Cantilever sheet piling walls depend on the passive resisting capacity of the soil below the depth of excavation to prevent overturning. The depth of sheet piling walls below the bottom of the excavation are determined by using the difference between the passive and active pressures acting on the wall. The theoretical depth of sheet pile penetration below the depth of excavation is obtained by equating horizontal forces and by taking moments about an assumed bottom of sheet piling. The theoretical depth of penetration represents the point of rotation of the sheet piling. Additional penetration is needed to obtain some fixity for the sheet piling. Computed sheet piling depths are generally increased 20% to 40% to obtain some fixity and to prevent lateral movement at the bottom of the sheet piling.
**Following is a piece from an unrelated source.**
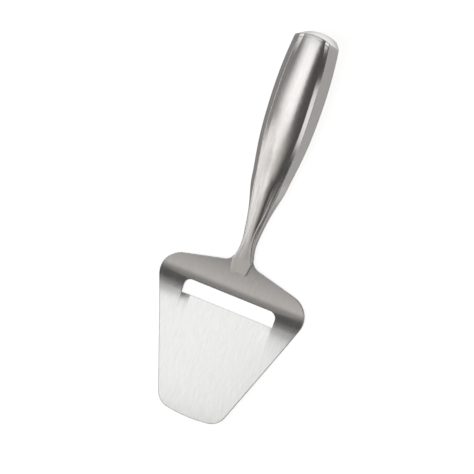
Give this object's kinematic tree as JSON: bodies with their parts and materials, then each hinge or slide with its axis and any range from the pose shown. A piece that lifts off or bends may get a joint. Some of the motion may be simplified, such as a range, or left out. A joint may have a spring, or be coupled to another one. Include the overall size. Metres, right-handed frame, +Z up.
{
  "type": "cheese slicer",
  "caption": "All-steel cheese slicer: tapered blade plate with a raised rear shoulder, a cross slot with a ground cutting edge, and a faceted hollow handle.",
  "frame": {"origin": "centre of the slicer's outline, on the surface it lies on", "axes": "+X from the blade's tip to the handle's butt, +Y across, +Z up; the slicer lies on the start of its bevel and on the handle's belly"},
  "size_m": [0.2308, 0.0886, 0.0201],
  "materials": {
    "blade_steel": "satin stainless sheet, fine brushing along its length, no coating",
    "handle_steel": "satin stainless, fine brushing along the handle, welds ground flush"
  },
  "bodies": {
    "root": {"blade_plate": "blade_steel", "neck": "handle_steel", "handle_upper_shell": "handle_steel", "handle_lower_shell": "handle_steel", "butt_cap": "handle_steel"}
  },
  "joints": []
}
The cohesive value of clay adjacent to sheet pile walls approaches zero with the passage of time. Design and analysis for clay soil conditions must generally meet the conditions of cohesion less soil design if the sheet piling support system is to be in use for more than a month. For those few cases where a clay analysis will be appropriate, reference is made to the USS Steel Sheet Piling Design Manual.
It is possible to have negative pressure values with cohesive soils. Since cohesive soil adjacent to sheet pile walls loses its effective cohesion with the passage of time it is recommended that negative values be ignored. Do not use negative pressure values for the analysis of sheet piling systems. Any theoretical negative values should be converted to zero.